DATASET EXTRACT –
# # # # # # #

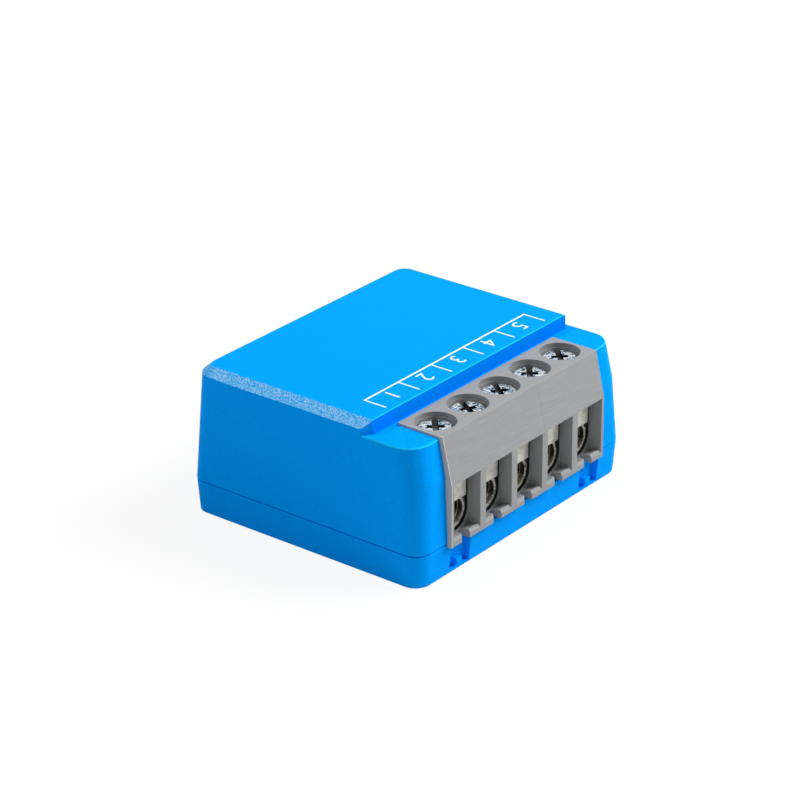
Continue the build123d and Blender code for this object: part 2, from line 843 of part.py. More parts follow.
def relay_core():
    stem = rod_z(core_r, yoke_bottom_z + yoke_thickness, pole_top_z, coil_x, relay_y)
    return stem + rod_z(pole_r, pole_top_z - pole_thickness, pole_top_z, coil_x, relay_y)


def relay_armature():
    half = armature_width / 2
    return span(pivot_x, pivot_x + armature_length, relay_y - half, relay_y + half,
                armature_bottom_z, armature_top_z)


def moving_spring():
    half = spring_width / 2
    end_x = moving_contact_x + contact_r + spring_thickness
    return span(pivot_x + yoke_thickness, end_x, relay_y - half, relay_y + half,
                armature_top_z, armature_top_z + spring_thickness)


def moving_contact():
    return rod_z(contact_r, moving_contact_z, armature_top_z, moving_contact_x, relay_y)


def fixed_contact():
    half = fixed_post_width / 2
    plate = span(moving_contact_x - fixed_plate_length / 2, fixed_post_x + fixed_post_thickness / 2,
                 relay_y - half, relay_y + half, fixed_plate_top_z - fixed_plate_thickness,
                 fixed_plate_top_z)
    post = span(fixed_post_x - fixed_post_thickness / 2, fixed_post_x + fixed_post_thickness / 2,
                relay_y - half, relay_y + half, relay_floor_z, fixed_plate_top_z)
    rivet = rod_z(contact_r, fixed_plate_top_z, fixed_contact_top_z, moving_contact_x, relay_y)
    return plate + post + rivet + pin_at((fixed_post_x, relay_y), tail_z, relay_floor_z)


# Power parts

def storage_cap_start(index):
    return storage_cap_first_x + index * storage_cap_spacing


def storage_cap_leads(index):
    x = storage_cap_start(index) + storage_cap_length + cap_lead_reach
    return [(x, storage_cap_y + side * storage_cap_r * cap_lead_spacing_share) for side in (-1, 1)]


def storage_capacitor(index):
    """Electrolytic can lying on the board, with both leads bent down at its end."""
    x0 = storage_cap_start(index)
    x1 = x0 + storage_cap_length
    can = rod_x(storage_cap_r, x0, x1, storage_cap_y, storage_cap_z)
    can = fillet(can.edges().filter_by(GeomType.CIRCLE), storage_cap_edge_r)
    for x, y in storage_cap_leads(index):
        can += rod_x(lead_r, x1 - overrun, x, y, storage_cap_z)
        can += rod_z(lead_r, tail_z, storage_cap_z, x, y)
        can += Pos(x, y, storage_cap_z) * Sphere(lead_r)
    return can


def inductor_leads():
    return [(inductor_x, inductor_y + side * inductor_lead_spread) for side in (-1, 1)]


def inductor_core():
    z0, z1 = pcb_top_z, pcb_top_z + inductor_height
    core = rod_z(inductor_r, z0, z0 + inductor_flange, inductor_x, inductor_y)
    core += rod_z(inductor_r, z1 - inductor_flange, z1, inductor_x, inductor_y)
    core += rod_z(inductor_neck_r, z0, z1, inductor_x, inductor_y)
    for x, y in inductor_leads():
        core += rod_z(lead_r, tail_z, z0 + inductor_flange / 2, x, y)
    return core


def inductor_winding():
    z0 = pcb_top_z + inductor_flange + inductor_winding_gap
    z1 = pcb_top_z + inductor_height - inductor_flange - inductor_winding_gap
    outer = inductor_r - inductor_winding_gap * 2
    inner = inductor_neck_r + inductor_winding_gap / 2
    return rod_z(outer, z0, z1, inductor_x, inductor_y) - rod_z(
        inner, z0 - overrun, z1 + overrun, inductor_x, inductor_y)


def varistor_leads():
    return [(varistor_x, varistor_y + side * varistor_lead_spread) for side in (-1, 1)]


def varistor():
    z = pcb_top_z + varistor_lift + varistor_r
    half = varistor_thickness / 2
    disc = rod_x(varistor_r, varistor_x - half, varistor_x + half, varistor_y, z)
    disc = fillet(disc.edges().filter_by(GeomType.CIRCLE), varistor_edge_r)
    for x, y in varistor_leads():
        disc += rod_z(lead_r, tail_z, z, x, y)
    return disc


def fuse_resistor_leads():
    reach = fuse_resistor_length / 2 + fuse_resistor_lead_reach
    return [(fuse_resistor_x + side * reach, fuse_resistor_y) for side in (-1, 1)]


def fusible_resistor():
    z = pcb_top_z + fuse_resistor_lift + fuse_resistor_cap_r
    half = fuse_resistor_length / 2
    x0, x1 = fuse_resistor_x - half, fuse_resistor_x + half
    body = rod_x(fuse_resistor_r, x0, x1, fuse_resistor_y, z)
    body += rod_x(fuse_resistor_cap_r, x0, x0 + fuse_resistor_cap_length, fuse_resistor_y, z)
    body += rod_x(fuse_resistor_cap_r, x1 - fuse_resistor_cap_length, x1, fuse_resistor_y, z)
    for x, y in fuse_resistor_leads():
        body += rod_x(lead_r, *sorted((x, fuse_resistor_x)), y, z)
        body += rod_z(lead_r, tail_z, z, x, y)
        body += Pos(x, y, z) * Sphere(lead_r)
    return body


def leaded_chip(size, x, y, leg_pitch, leg_count):
    """Moulded chip with small feet on its two short sides along X."""
    length, width, height = size
    foot = chip_leg_height
    chip = span(x - length / 2, x + length / 2, y - width / 2, y + width / 2,
                pcb_top_z + foot / 2, pcb_top_z + height)
    reach = length / 2 + chip_leg_length
    for index in range(leg_count):
        leg_y = y + (index - (leg_count - 1) / 2) * leg_pitch
        chip += span(x - reach, x + reach, leg_y - chip_leg_width / 2, leg_y + chip_leg_width / 2,
                     pcb_top_z, pcb_top_z + foot)
    return chip


def small_chips():
    length, width, height = small_chip_size
    chips = []
    for index in range(small_chip_count):
        y = small_chip_first_y + index * small_chip_pitch
        chips.append(span(small_chip_x - length / 2, small_chip_x + length / 2,
                          y - width / 2, y + width / 2, pcb_top_z, pcb_top_z + height))
    return chips


# Radio board

def radio_board():
    return span(radio_left_x, radio_right_x, radio_front_y, radio_back_y,
                radio_bottom_z, radio_top_z)


def shield_can():
    can = span(shield_left_x, shield_right_x, shield_front_y, radio_front_y,
               radio_bottom_z + shield_lift, radio_top_z - shield_top_margin)
    return fillet(can.edges().group_by(Axis.Y)[0], shield_edge_r)


def crystal():
    length, depth, height = crystal_size
    z0 = radio_bottom_z + crystal_lift
    return span(crystal_x - length / 2, crystal_x + length / 2, radio_front_y - depth,
                radio_front_y, z0, z0 + height)


def antenna():
    """Meandering copper trace near the end of the radio board."""
    z0 = radio_bottom_z + antenna_lift
    z1 = radio_top_z - antenna_top_margin
    front = radio_front_y - antenna_thickness
    trace = None
    for index in range(antenna_turns):
        x = antenna_end_x + index * antenna_turn_pitch
        bar = span(x, x + antenna_width, front, radio_front_y, z0, z1)
        link_z = z1 - antenna_width if index % 2 else z0
        if index < antenna_turns - 1:
            bar += span(x, x + antenna_turn_pitch + antenna_width, front, radio_front_y,
                        link_z, link_z + antenna_width)
        trace = bar if trace is None else trace + bar
    return trace


# Control button

def button_cap():
    cap = rod_x(button_r, flange_inner_x, button_face_x, button_y, button_z)
    cap = fillet(cap.edges().sort_by(Axis.X)[-1], button_edge_r)
    return cap + rod_x(button_flange_r, flange_inner_x, flange_outer_x, button_y, button_z)


def switch_plunger():
    return rod_x(plunger_r, plunger_end_x - plunger_length, plunger_end_x, button_y, button_z)


def switch_leads():
    x = (switch_left_x + switch_right_x) / 2
    return [(x, button_y + side * switch_leg_spread) for side in (-1, 1)]


def tact_switch():
    half = switch_width / 2
    body = span(switch_left_x, switch_right_x, button_y - half, button_y + half,
                pcb_top_z, pcb_top_z + switch_height)
    body = fillet(body.edges().filter_by(Axis.X), switch_edge_r)
    room_end_x = plunger_end_x - plunger_length - button_travel - plunger_end_room
    body -= rod_x(plunger_r + plunger_clearance, room_end_x, switch_right_x + overrun,
                  button_y, button_z)
    for x, y in switch_leads():
        body += rod_z(lead_r, tail_z, pcb_top_z + switch_edge_r, x, y)
    return body


# Main board

def board_cuts():
    """Holes for the leads and legs and the slot for the radio board."""
    leads = storage_cap_leads(0) + storage_cap_leads(1) + inductor_leads() + varistor_leads()
    leads += fuse_resistor_leads() + switch_leads()
    low, high = pcb_bottom_z - overrun, pcb_top_z + overrun
    cuts = [rod_z(lead_r + lead_clearance, low, high, x, y) for x, y in leads]
    cuts += [pin_at(place, low, high, lead_clearance) for place in relay_pin_places()]
    leg_half = contact_leg_width / 2 + lead_clearance
    for x in cell_centres:
        cuts.append(span(x - leg_half, x + leg_half, leg_front_y - lead_clearance,
                         leg_back_y + lead_clearance, low, high))
    cuts.append(span(radio_left_x - lead_clearance, radio_right_x + lead_clearance,
                     radio_front_y - lead_clearance, radio_back_y + lead_clearance,
                     radio_bottom_z, high))
    return cuts


def main_board():
    points = [(-pcb_half, pcb_front_y), (pcb_half, pcb_front_y), (pcb_half, pcb_back_y),
              (-pcb_half, pcb_back_y)]
    outline = FilletPolyline(*points, radius=pcb_corner_r, close=True)
    board = extrude(Plane.XY.offset(pcb_bottom_z) * make_face(outline), pcb_thickness)
    for cut in board_cuts():
        board -= cut
    return board


def build():
    save("upper_shell", upper_shell())
    save("base_cover", base_cover())
    seam_x = (cell_centres[first_module_ways - 1] + cell_centres[first_module_ways]) / 2
    seam_half = module_seam / 2
    save("terminal_housing_left",
         terminal_housing(-block_half, seam_x - seam_half, cell_centres[:first_module_ways]))
    save("terminal_housing_right",
         terminal_housing(seam_x + seam_half, block_half, cell_centres[first_module_ways:]))
    for number, x in enumerate(cell_centres, start=1):
        turn = slot_turns[(number - 1) % len(slot_turns)]
        save(f"terminal_screw_{number}", terminal_screw(x, turn))
        save(f"clamp_cage_{number}", clamp_cage(x))
        save(f"terminal_contact_{number}", terminal_contact(x))
    save("main_board", main_board())
    save("relay_case", relay_case())
    save("relay_base", relay_base())
    save("relay_pins", Compound(relay_pins()))
    save("relay_yoke", relay_yoke())
    save("relay_bobbin", relay_bobbin())
    save("relay_coil", relay_coil())
    save("relay_core", relay_core())
    save("relay_armature", relay_armature())
    save("moving_spring", moving_spring())
    save("moving_contact", moving_contact())
    save("fixed_contact", fixed_contact())
    save("storage_capacitor_1", storage_capacitor(0))
    save("storage_capacitor_2", storage_capacitor(1))
    save("inductor_core", inductor_core())
    save("inductor_winding", inductor_winding())
    save("varistor", varistor())
    save("fusible_resistor", fusible_resistor())
    save("bridge_rectifier", leaded_chip(rectifier_size, rectifier_x, rectifier_y, rectifier_leg_pitch, 2))
    save("power_converter",
         leaded_chip(converter_size, converter_x, converter_y, converter_leg_pitch, 3))
    save("chip_components", Compound(small_chips()))
    save("radio_board", radio_board())
    save("shield_can", shield_can())
    save("crystal", crystal())
    save("antenna", antenna())
    save("button_cap", button_cap())
    save("switch_plunger", switch_plunger())
    save("tact_switch", tact_switch())


build()
cage_travel = ledge_bottom_z - cage_top_z - cage_top_room
print("cage rises", round(cage_travel, 3), "mm and leaves a wire gap of",
      round(bar_bottom_z - (cage_hole_z - cage_hole_r) - cage_travel, 3), "mm")
print("armature closes at",
      round(degrees(atan((contact_air_gap - contact_closed_gap) / (moving_contact_x - pivot_x))), 2),
      "degrees about", round(pivot_x, 3), round(relay_y, 3), round(pivot_z, 3))
print("button travels", button_travel, "mm")
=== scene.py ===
import math

import bpy
from mathutils import Matrix, Vector


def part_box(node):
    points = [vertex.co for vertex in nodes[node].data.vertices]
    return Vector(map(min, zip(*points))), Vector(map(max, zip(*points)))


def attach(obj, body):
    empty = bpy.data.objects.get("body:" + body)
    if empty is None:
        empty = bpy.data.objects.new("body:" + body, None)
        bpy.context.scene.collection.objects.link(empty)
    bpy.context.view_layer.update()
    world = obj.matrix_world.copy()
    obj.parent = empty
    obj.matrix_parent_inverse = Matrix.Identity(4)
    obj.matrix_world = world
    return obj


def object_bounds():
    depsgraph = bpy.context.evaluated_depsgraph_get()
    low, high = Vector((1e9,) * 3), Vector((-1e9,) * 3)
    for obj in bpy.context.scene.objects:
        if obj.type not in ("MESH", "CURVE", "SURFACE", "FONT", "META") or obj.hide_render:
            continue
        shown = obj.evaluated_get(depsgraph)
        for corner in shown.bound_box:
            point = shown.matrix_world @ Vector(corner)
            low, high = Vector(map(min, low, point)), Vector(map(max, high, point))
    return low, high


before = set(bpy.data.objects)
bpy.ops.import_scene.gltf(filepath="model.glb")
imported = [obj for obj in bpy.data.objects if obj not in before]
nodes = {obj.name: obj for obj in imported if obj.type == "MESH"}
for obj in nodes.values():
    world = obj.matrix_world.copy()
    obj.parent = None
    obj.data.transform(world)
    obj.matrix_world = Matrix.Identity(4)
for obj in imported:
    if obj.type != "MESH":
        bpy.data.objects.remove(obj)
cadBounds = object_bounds()
mm = 0.001
ways = 5  # terminals
pitch = 5.08  # from one terminal to the next, in mm


# Shader tools

paintSteps = 255  # a paint program's steps per channel
screenGamma = 2.2
noiseMiddle = 0.5  # the mean of a noise texture


def paint(red, green, blue):
    # a colour as a paint program shows it, made linear
    return tuple((channel / paintSteps) ** screenGamma for channel in (red, green, blue)) + (1.0,)


def darker(colour, share):
    return tuple(channel * share for channel in colour[:3]) + (1.0,)


pureWhite = paint(255, 255, 255)


class Wire:
    # wraps an output socket, so that shader maths reads as sums
    def __init__(self, shader, socket):
        self.shader, self.socket = shader, socket

    def calc(self, operation, first, second):
        return self.shader.node("Math", {"operation": operation}, {0: first, 1: second})

    def __add__(self, other):
        return self.calc("ADD", self, other)

    def __radd__(self, other):
        return self.calc("ADD", other, self)

    def __sub__(self, other):
        return self.calc("SUBTRACT", self, other)

    def __rsub__(self, other):
        return self.calc("SUBTRACT", other, self)

    def __mul__(self, other):
        return self.calc("MULTIPLY", self, other)

    def __rmul__(self, other):
        return self.calc("MULTIPLY", other, self)

    def __gt__(self, other):
        return self.calc("GREATER_THAN", self, other)

    def __lt__(self, other):
        return self.calc("LESS_THAN", self, other)

    def clamp(self):
        return self.shader.node("Clamp", {}, {0: self})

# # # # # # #

Extract the span of lines that starts with the line containing "cage_travel = ledge_bottom_z" and ends with the line containing "if empty is". Keep it exact and add nothing.

cage_travel = ledge_bottom_z - cage_top_z - cage_top_room
print("cage rises", round(cage_travel, 3), "mm and leaves a wire gap of",
      round(bar_bottom_z - (cage_hole_z - cage_hole_r) - cage_travel, 3), "mm")
print("armature closes at",
      round(degrees(atan((contact_air_gap - contact_closed_gap) / (moving_contact_x - pivot_x))), 2),
      "degrees about", round(pivot_x, 3), round(relay_y, 3), round(pivot_z, 3))
print("button travels", button_travel, "mm")
=== scene.py ===
import math

import bpy
from mathutils import Matrix, Vector


def part_box(node):
    points = [vertex.co for vertex in nodes[node].data.vertices]
    return Vector(map(min, zip(*points))), Vector(map(max, zip(*points)))


def attach(obj, body):
    empty = bpy.data.objects.get("body:" + body)
    if empty is None:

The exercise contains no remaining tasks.